WHAT IS NEEDED: Write out each line of the material again, word for word.

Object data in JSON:
* Start *

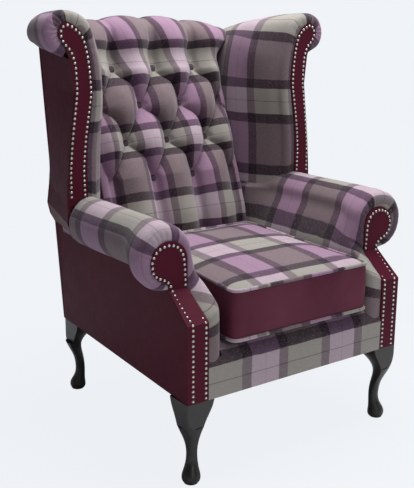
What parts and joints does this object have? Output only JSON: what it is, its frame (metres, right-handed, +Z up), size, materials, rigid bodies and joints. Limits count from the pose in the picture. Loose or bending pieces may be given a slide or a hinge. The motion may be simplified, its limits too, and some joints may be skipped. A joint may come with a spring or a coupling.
{
  "type": "fireside wing chair",
  "caption": "High-back wing armchair with a deep-buttoned plaid back, scrolled arms and wings, leather facings and outsides, a loose box cushion and dark cabriole legs.",
  "frame": {"origin": "on the floor, under the middle of the chair's overall box", "axes": "+Z up; the sitter looks along -Y; +X is the chair's right-hand side as seen from the front"},
  "size_m": [0.898, 0.829, 1.091],
  "materials": {
    "plaid": "woven wool plaid",
    "leather": "smooth satin burgundy",
    "dark_wood": "dark stain, satin lacquer",
    "frame_wood": "plain sawn beech",
    "webbing": "woven strap",
    "deck_cloth": "plain cloth over felt",
    "black_cloth": "thin black cloth",
    "steel": "zinc plated"
  },
  "bodies": {
    "chair": {"arm_core_left": "frame_wood", "arm_core_right": "frame_wood", "arm_facing_left": "leather", "arm_facing_right": "leather", "arm_pad_left": "plaid", "arm_pad_right": "plaid", "arm_post_left": "frame_wood", "arm_post_right": "frame_wood", "back_buttons": "plaid", "back_low_rail": "frame_wood", "back_post_left": "frame_wood", "back_post_right": "frame_wood", "back_top_rail": "frame_wood", "back_webbing": "webbing", "corner_blocks": "frame_wood", "dust_cover": "black_cloth", "front_border": "plaid", "front_rail": "frame_wood", "leg_bolts": "steel", "leg_front_left": "dark_wood", "leg_front_right": "dark_wood", "leg_rear_left": "dark_wood", "leg_rear_right": "dark_wood", "outside_arm_left": "leather", "outside_arm_right": "leather", "outside_back": "leather", "outside_wing_left": "leather", "outside_wing_right": "leather", "rear_rail": "frame_wood", "seat_deck": "deck_cloth", "seat_webbing": "webbing", "side_rail_left": "frame_wood", "side_rail_right": "frame_wood", "tufted_back": "plaid", "wing_facing_left": "leather", "wing_facing_right": "leather", "wing_pad_left": "plaid", "wing_pad_right": "plaid", "wing_post_left": "frame_wood", "wing_post_right": "frame_wood", "wing_rail_left": "frame_wood", "wing_rail_right": "frame_wood"},
    "seat_cushion": {"cushion_border": "leather", "cushion_pad": "plaid", "cushion_piping_high": "plaid", "cushion_piping_low": "plaid"}
  },
  "joints": [
    {"name": "cushion_lift", "type": "slide", "parent": "chair", "child": "seat_cushion", "axis": [0, 0, 1], "range_m": [0, 0.25]}
  ]
}
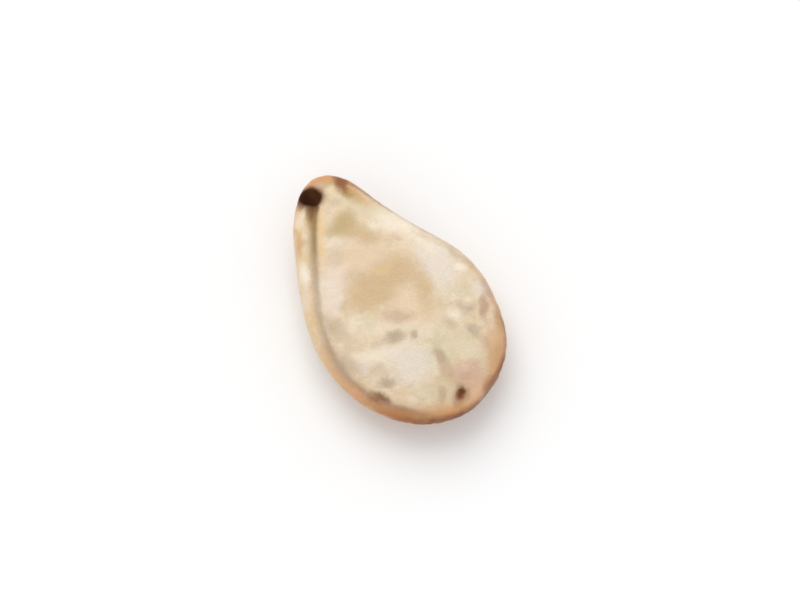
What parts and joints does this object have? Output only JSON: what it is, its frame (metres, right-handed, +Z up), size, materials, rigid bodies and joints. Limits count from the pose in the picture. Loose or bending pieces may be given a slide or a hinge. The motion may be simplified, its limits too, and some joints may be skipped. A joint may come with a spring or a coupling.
{
  "type": "sesame seed",
  "caption": "Flat teardrop-shaped sesame seed with a blunt rounded edge, a groove that follows the edge, and a dark scar at its pointed end.",
  "frame": {"origin": "on the surface that the seed rests on, under the middle of its bounding box", "axes": "+Y along the seed towards its pointed end, +Z up, away from the surface it rests on"},
  "size_m": [0.002, 0.003, 0.0009],
  "materials": {
    "seed_coat": "smooth, faintly waxy seed coat"
  },
  "bodies": {
    "root": {"seed": "seed_coat"}
  },
  "joints": []
}
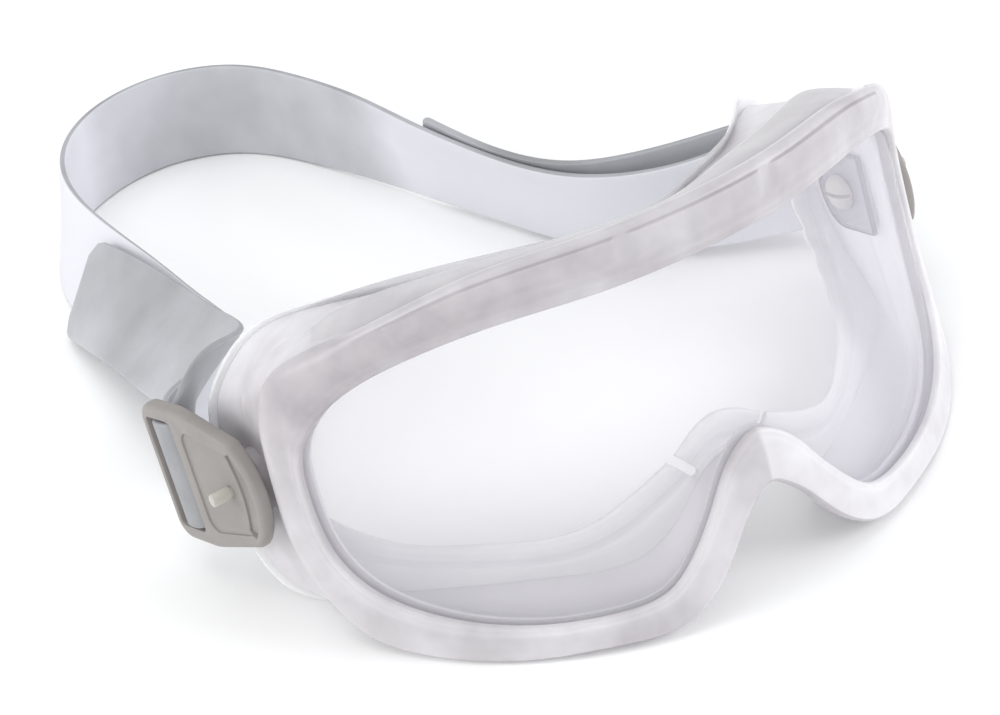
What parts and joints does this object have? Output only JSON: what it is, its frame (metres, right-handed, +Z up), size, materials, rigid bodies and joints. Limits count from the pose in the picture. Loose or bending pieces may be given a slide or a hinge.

* End *

EXERCISE RESPONSE:
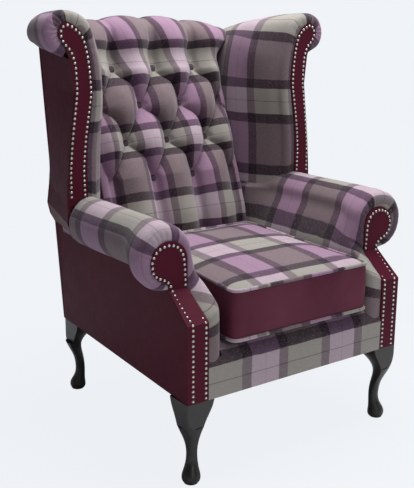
What parts and joints does this object have? Output only JSON: what it is, its frame (metres, right-handed, +Z up), size, materials, rigid bodies and joints. Limits count from the pose in the picture. Loose or bending pieces may be given a slide or a hinge. The motion may be simplified, its limits too, and some joints may be skipped. A joint may come with a spring or a coupling.
{
  "type": "fireside wing chair",
  "caption": "High-back wing armchair with a deep-buttoned plaid back, scrolled arms and wings, leather facings and outsides, a loose box cushion and dark cabriole legs.",
  "frame": {"origin": "on the floor, under the middle of the chair's overall box", "axes": "+Z up; the sitter looks along -Y; +X is the chair's right-hand side as seen from the front"},
  "size_m": [0.898, 0.829, 1.091],
  "materials": {
    "plaid": "woven wool plaid",
    "leather": "smooth satin burgundy",
    "dark_wood": "dark stain, satin lacquer",
    "frame_wood": "plain sawn beech",
    "webbing": "woven strap",
    "deck_cloth": "plain cloth over felt",
    "black_cloth": "thin black cloth",
    "steel": "zinc plated"
  },
  "bodies": {
    "chair": {"arm_core_left": "frame_wood", "arm_core_right": "frame_wood", "arm_facing_left": "leather", "arm_facing_right": "leather", "arm_pad_left": "plaid", "arm_pad_right": "plaid", "arm_post_left": "frame_wood", "arm_post_right": "frame_wood", "back_buttons": "plaid", "back_low_rail": "frame_wood", "back_post_left": "frame_wood", "back_post_right": "frame_wood", "back_top_rail": "frame_wood", "back_webbing": "webbing", "corner_blocks": "frame_wood", "dust_cover": "black_cloth", "front_border": "plaid", "front_rail": "frame_wood", "leg_bolts": "steel", "leg_front_left": "dark_wood", "leg_front_right": "dark_wood", "leg_rear_left": "dark_wood", "leg_rear_right": "dark_wood", "outside_arm_left": "leather", "outside_arm_right": "leather", "outside_back": "leather", "outside_wing_left": "leather", "outside_wing_right": "leather", "rear_rail": "frame_wood", "seat_deck": "deck_cloth", "seat_webbing": "webbing", "side_rail_left": "frame_wood", "side_rail_right": "frame_wood", "tufted_back": "plaid", "wing_facing_left": "leather", "wing_facing_right": "leather", "wing_pad_left": "plaid", "wing_pad_right": "plaid", "wing_post_left": "frame_wood", "wing_post_right": "frame_wood", "wing_rail_left": "frame_wood", "wing_rail_right": "frame_wood"},
    "seat_cushion": {"cushion_border": "leather", "cushion_pad": "plaid", "cushion_piping_high": "plaid", "cushion_piping_low": "plaid"}
  },
  "joints": [
    {"name": "cushion_lift", "type": "slide", "parent": "chair", "child": "seat_cushion", "axis": [0, 0, 1], "range_m": [0, 0.25]}
  ]
}
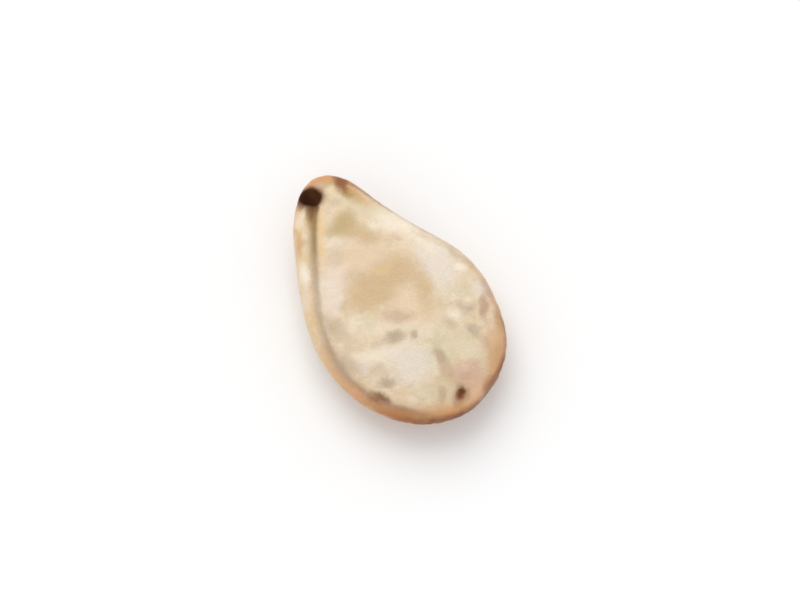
What parts and joints does this object have? Output only JSON: what it is, its frame (metres, right-handed, +Z up), size, materials, rigid bodies and joints. Limits count from the pose in the picture. Loose or bending pieces may be given a slide or a hinge. The motion may be simplified, its limits too, and some joints may be skipped. A joint may come with a spring or a coupling.
{
  "type": "sesame seed",
  "caption": "Flat teardrop-shaped sesame seed with a blunt rounded edge, a groove that follows the edge, and a dark scar at its pointed end.",
  "frame": {"origin": "on the surface that the seed rests on, under the middle of its bounding box", "axes": "+Y along the seed towards its pointed end, +Z up, away from the surface it rests on"},
  "size_m": [0.002, 0.003, 0.0009],
  "materials": {
    "seed_coat": "smooth, faintly waxy seed coat"
  },
  "bodies": {
    "root": {"seed": "seed_coat"}
  },
  "joints": []
}
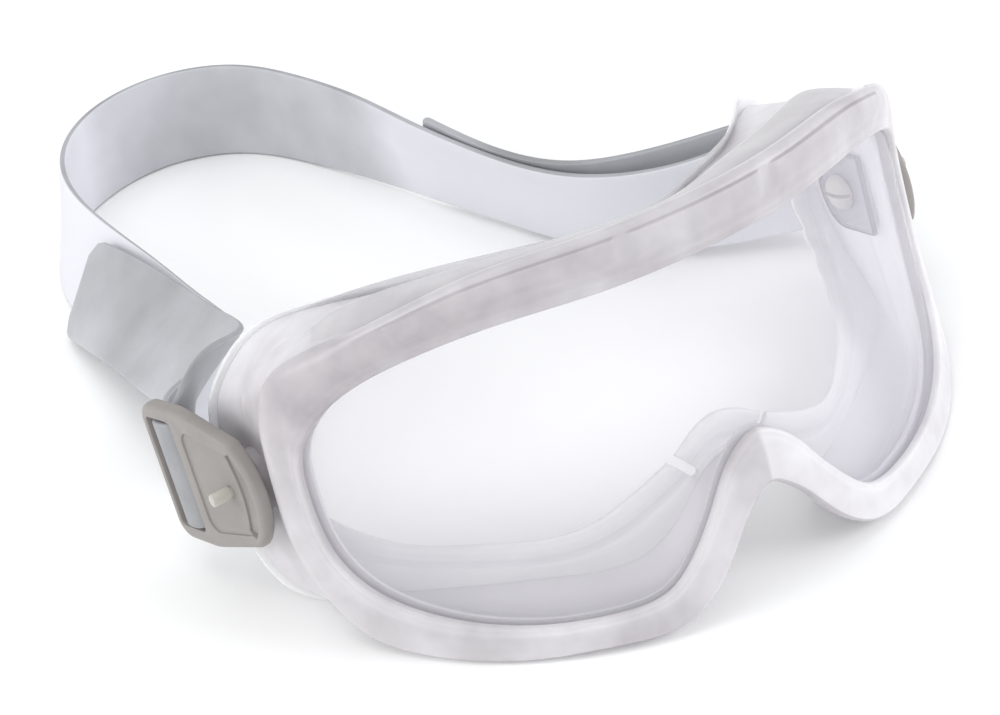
What parts and joints does this object have? Output only JSON: what it is, its frame (metres, right-handed, +Z up), size, materials, rigid bodies and joints. Limits count from the pose in the picture. Loose or bending pieces may be given a slide or a hinge.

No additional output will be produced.